▸ WHAT THE TASK REQUIRES: Take the records underneath and set them down exactly.

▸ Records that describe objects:
┌────────

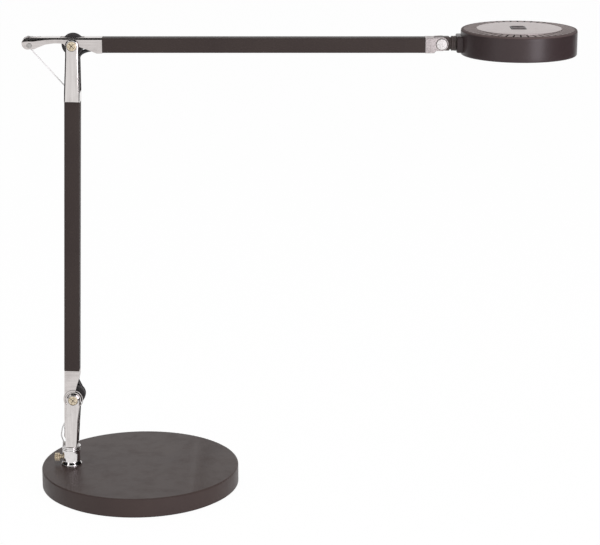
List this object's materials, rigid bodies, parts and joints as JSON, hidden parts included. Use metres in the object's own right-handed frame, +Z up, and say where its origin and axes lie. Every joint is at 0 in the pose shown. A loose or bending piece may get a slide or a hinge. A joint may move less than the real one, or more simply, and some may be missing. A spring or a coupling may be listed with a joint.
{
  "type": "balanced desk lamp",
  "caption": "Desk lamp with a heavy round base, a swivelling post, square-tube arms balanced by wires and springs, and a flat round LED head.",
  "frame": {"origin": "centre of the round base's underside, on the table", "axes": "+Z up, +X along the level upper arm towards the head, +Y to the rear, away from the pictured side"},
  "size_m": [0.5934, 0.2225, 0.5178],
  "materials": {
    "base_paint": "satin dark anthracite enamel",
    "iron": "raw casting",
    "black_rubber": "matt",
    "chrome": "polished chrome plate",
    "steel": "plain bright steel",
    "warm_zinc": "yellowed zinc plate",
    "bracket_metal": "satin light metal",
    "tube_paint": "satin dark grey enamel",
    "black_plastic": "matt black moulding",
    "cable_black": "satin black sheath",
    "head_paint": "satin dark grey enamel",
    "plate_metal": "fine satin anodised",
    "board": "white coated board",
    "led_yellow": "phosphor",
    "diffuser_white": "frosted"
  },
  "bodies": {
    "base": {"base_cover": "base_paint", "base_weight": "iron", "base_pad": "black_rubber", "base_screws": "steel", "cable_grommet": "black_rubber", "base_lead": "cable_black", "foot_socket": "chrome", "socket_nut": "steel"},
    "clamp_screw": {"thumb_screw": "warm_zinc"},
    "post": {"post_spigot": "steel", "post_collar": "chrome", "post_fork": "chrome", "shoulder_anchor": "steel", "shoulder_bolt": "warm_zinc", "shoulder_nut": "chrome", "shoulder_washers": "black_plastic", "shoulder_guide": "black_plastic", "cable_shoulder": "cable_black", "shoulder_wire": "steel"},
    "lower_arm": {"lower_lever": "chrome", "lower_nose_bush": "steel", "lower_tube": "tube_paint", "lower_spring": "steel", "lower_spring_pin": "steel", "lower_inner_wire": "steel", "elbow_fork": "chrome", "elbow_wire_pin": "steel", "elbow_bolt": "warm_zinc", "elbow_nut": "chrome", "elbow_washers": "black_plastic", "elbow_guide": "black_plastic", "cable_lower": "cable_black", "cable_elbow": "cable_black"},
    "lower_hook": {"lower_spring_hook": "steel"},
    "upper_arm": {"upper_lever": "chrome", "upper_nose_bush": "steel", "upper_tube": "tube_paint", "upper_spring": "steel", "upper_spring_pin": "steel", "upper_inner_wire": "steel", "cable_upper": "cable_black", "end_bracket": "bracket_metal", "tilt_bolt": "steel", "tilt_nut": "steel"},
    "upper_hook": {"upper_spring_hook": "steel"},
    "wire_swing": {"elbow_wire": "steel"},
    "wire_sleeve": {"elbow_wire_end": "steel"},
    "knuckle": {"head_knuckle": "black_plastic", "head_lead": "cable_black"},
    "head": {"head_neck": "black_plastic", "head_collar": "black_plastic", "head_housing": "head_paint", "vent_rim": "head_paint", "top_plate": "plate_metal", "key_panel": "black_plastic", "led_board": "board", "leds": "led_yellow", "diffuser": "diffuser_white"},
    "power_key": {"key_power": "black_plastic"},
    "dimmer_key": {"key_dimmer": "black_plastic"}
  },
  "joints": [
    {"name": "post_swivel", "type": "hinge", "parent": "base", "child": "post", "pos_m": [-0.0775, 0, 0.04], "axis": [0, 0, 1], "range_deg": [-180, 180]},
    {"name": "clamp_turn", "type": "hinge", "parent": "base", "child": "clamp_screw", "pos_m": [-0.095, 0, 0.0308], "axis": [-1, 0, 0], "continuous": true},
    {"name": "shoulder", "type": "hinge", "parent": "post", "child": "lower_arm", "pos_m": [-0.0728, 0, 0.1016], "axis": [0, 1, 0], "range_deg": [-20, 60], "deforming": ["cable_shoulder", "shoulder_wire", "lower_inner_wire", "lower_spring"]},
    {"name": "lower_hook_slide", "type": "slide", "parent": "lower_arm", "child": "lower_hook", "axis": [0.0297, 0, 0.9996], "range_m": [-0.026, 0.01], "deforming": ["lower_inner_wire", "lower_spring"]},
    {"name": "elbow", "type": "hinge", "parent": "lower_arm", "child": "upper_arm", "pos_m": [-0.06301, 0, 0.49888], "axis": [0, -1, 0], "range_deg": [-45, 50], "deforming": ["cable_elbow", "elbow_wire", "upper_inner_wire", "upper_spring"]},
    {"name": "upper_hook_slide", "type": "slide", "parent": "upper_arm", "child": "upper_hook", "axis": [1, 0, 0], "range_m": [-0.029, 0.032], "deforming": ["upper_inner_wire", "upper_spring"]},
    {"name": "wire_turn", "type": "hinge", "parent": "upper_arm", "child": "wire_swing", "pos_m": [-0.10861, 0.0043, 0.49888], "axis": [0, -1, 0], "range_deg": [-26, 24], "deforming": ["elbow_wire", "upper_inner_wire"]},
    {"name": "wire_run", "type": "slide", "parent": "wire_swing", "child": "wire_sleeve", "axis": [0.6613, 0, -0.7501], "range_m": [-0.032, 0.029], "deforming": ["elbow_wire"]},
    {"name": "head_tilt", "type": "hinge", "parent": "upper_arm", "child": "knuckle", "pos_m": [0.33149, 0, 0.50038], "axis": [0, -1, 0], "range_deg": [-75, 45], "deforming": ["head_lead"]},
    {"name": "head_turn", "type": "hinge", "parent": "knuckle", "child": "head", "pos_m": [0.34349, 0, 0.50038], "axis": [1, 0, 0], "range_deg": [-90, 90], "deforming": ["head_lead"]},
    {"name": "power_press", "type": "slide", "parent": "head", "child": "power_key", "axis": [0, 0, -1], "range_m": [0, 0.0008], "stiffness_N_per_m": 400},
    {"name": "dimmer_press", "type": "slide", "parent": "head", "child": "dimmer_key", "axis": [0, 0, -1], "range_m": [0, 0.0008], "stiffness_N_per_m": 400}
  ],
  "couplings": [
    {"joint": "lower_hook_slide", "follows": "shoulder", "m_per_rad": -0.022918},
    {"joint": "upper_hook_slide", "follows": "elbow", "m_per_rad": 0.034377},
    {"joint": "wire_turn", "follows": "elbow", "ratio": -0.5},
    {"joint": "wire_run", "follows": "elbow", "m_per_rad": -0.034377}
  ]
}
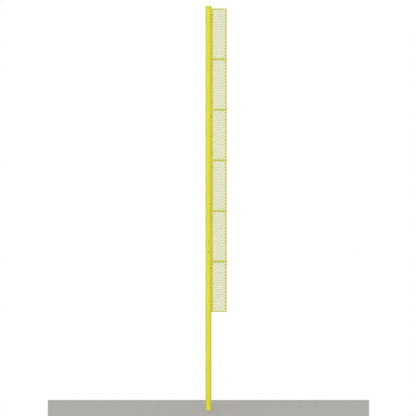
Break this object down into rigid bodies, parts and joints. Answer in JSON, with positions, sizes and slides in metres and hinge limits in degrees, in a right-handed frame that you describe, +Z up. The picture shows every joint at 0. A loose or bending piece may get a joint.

└────────

▸ REPLY TO THE TASK:
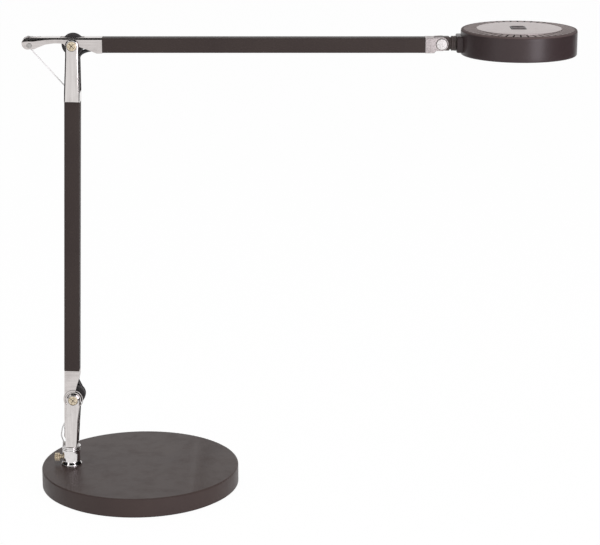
List this object's materials, rigid bodies, parts and joints as JSON, hidden parts included. Use metres in the object's own right-handed frame, +Z up, and say where its origin and axes lie. Every joint is at 0 in the pose shown. A loose or bending piece may get a slide or a hinge. A joint may move less than the real one, or more simply, and some may be missing. A spring or a coupling may be listed with a joint.
{
  "type": "balanced desk lamp",
  "caption": "Desk lamp with a heavy round base, a swivelling post, square-tube arms balanced by wires and springs, and a flat round LED head.",
  "frame": {"origin": "centre of the round base's underside, on the table", "axes": "+Z up, +X along the level upper arm towards the head, +Y to the rear, away from the pictured side"},
  "size_m": [0.5934, 0.2225, 0.5178],
  "materials": {
    "base_paint": "satin dark anthracite enamel",
    "iron": "raw casting",
    "black_rubber": "matt",
    "chrome": "polished chrome plate",
    "steel": "plain bright steel",
    "warm_zinc": "yellowed zinc plate",
    "bracket_metal": "satin light metal",
    "tube_paint": "satin dark grey enamel",
    "black_plastic": "matt black moulding",
    "cable_black": "satin black sheath",
    "head_paint": "satin dark grey enamel",
    "plate_metal": "fine satin anodised",
    "board": "white coated board",
    "led_yellow": "phosphor",
    "diffuser_white": "frosted"
  },
  "bodies": {
    "base": {"base_cover": "base_paint", "base_weight": "iron", "base_pad": "black_rubber", "base_screws": "steel", "cable_grommet": "black_rubber", "base_lead": "cable_black", "foot_socket": "chrome", "socket_nut": "steel"},
    "clamp_screw": {"thumb_screw": "warm_zinc"},
    "post": {"post_spigot": "steel", "post_collar": "chrome", "post_fork": "chrome", "shoulder_anchor": "steel", "shoulder_bolt": "warm_zinc", "shoulder_nut": "chrome", "shoulder_washers": "black_plastic", "shoulder_guide": "black_plastic", "cable_shoulder": "cable_black", "shoulder_wire": "steel"},
    "lower_arm": {"lower_lever": "chrome", "lower_nose_bush": "steel", "lower_tube": "tube_paint", "lower_spring": "steel", "lower_spring_pin": "steel", "lower_inner_wire": "steel", "elbow_fork": "chrome", "elbow_wire_pin": "steel", "elbow_bolt": "warm_zinc", "elbow_nut": "chrome", "elbow_washers": "black_plastic", "elbow_guide": "black_plastic", "cable_lower": "cable_black", "cable_elbow": "cable_black"},
    "lower_hook": {"lower_spring_hook": "steel"},
    "upper_arm": {"upper_lever": "chrome", "upper_nose_bush": "steel", "upper_tube": "tube_paint", "upper_spring": "steel", "upper_spring_pin": "steel", "upper_inner_wire": "steel", "cable_upper": "cable_black", "end_bracket": "bracket_metal", "tilt_bolt": "steel", "tilt_nut": "steel"},
    "upper_hook": {"upper_spring_hook": "steel"},
    "wire_swing": {"elbow_wire": "steel"},
    "wire_sleeve": {"elbow_wire_end": "steel"},
    "knuckle": {"head_knuckle": "black_plastic", "head_lead": "cable_black"},
    "head": {"head_neck": "black_plastic", "head_collar": "black_plastic", "head_housing": "head_paint", "vent_rim": "head_paint", "top_plate": "plate_metal", "key_panel": "black_plastic", "led_board": "board", "leds": "led_yellow", "diffuser": "diffuser_white"},
    "power_key": {"key_power": "black_plastic"},
    "dimmer_key": {"key_dimmer": "black_plastic"}
  },
  "joints": [
    {"name": "post_swivel", "type": "hinge", "parent": "base", "child": "post", "pos_m": [-0.0775, 0, 0.04], "axis": [0, 0, 1], "range_deg": [-180, 180]},
    {"name": "clamp_turn", "type": "hinge", "parent": "base", "child": "clamp_screw", "pos_m": [-0.095, 0, 0.0308], "axis": [-1, 0, 0], "continuous": true},
    {"name": "shoulder", "type": "hinge", "parent": "post", "child": "lower_arm", "pos_m": [-0.0728, 0, 0.1016], "axis": [0, 1, 0], "range_deg": [-20, 60], "deforming": ["cable_shoulder", "shoulder_wire", "lower_inner_wire", "lower_spring"]},
    {"name": "lower_hook_slide", "type": "slide", "parent": "lower_arm", "child": "lower_hook", "axis": [0.0297, 0, 0.9996], "range_m": [-0.026, 0.01], "deforming": ["lower_inner_wire", "lower_spring"]},
    {"name": "elbow", "type": "hinge", "parent": "lower_arm", "child": "upper_arm", "pos_m": [-0.06301, 0, 0.49888], "axis": [0, -1, 0], "range_deg": [-45, 50], "deforming": ["cable_elbow", "elbow_wire", "upper_inner_wire", "upper_spring"]},
    {"name": "upper_hook_slide", "type": "slide", "parent": "upper_arm", "child": "upper_hook", "axis": [1, 0, 0], "range_m": [-0.029, 0.032], "deforming": ["upper_inner_wire", "upper_spring"]},
    {"name": "wire_turn", "type": "hinge", "parent": "upper_arm", "child": "wire_swing", "pos_m": [-0.10861, 0.0043, 0.49888], "axis": [0, -1, 0], "range_deg": [-26, 24], "deforming": ["elbow_wire", "upper_inner_wire"]},
    {"name": "wire_run", "type": "slide", "parent": "wire_swing", "child": "wire_sleeve", "axis": [0.6613, 0, -0.7501], "range_m": [-0.032, 0.029], "deforming": ["elbow_wire"]},
    {"name": "head_tilt", "type": "hinge", "parent": "upper_arm", "child": "knuckle", "pos_m": [0.33149, 0, 0.50038], "axis": [0, -1, 0], "range_deg": [-75, 45], "deforming": ["head_lead"]},
    {"name": "head_turn", "type": "hinge", "parent": "knuckle", "child": "head", "pos_m": [0.34349, 0, 0.50038], "axis": [1, 0, 0], "range_deg": [-90, 90], "deforming": ["head_lead"]},
    {"name": "power_press", "type": "slide", "parent": "head", "child": "power_key", "axis": [0, 0, -1], "range_m": [0, 0.0008], "stiffness_N_per_m": 400},
    {"name": "dimmer_press", "type": "slide", "parent": "head", "child": "dimmer_key", "axis": [0, 0, -1], "range_m": [0, 0.0008], "stiffness_N_per_m": 400}
  ],
  "couplings": [
    {"joint": "lower_hook_slide", "follows": "shoulder", "m_per_rad": -0.022918},
    {"joint": "upper_hook_slide", "follows": "elbow", "m_per_rad": 0.034377},
    {"joint": "wire_turn", "follows": "elbow", "ratio": -0.5},
    {"joint": "wire_run", "follows": "elbow", "m_per_rad": -0.034377}
  ]
}
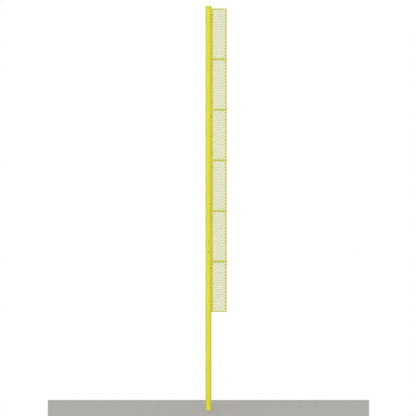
Break this object down into rigid bodies, parts and joints. Answer in JSON, with positions, sizes and slides in metres and hinge limits in degrees, in a right-handed frame that you describe, +Z up. The picture shows every joint at 0. A loose or bending piece may get a joint.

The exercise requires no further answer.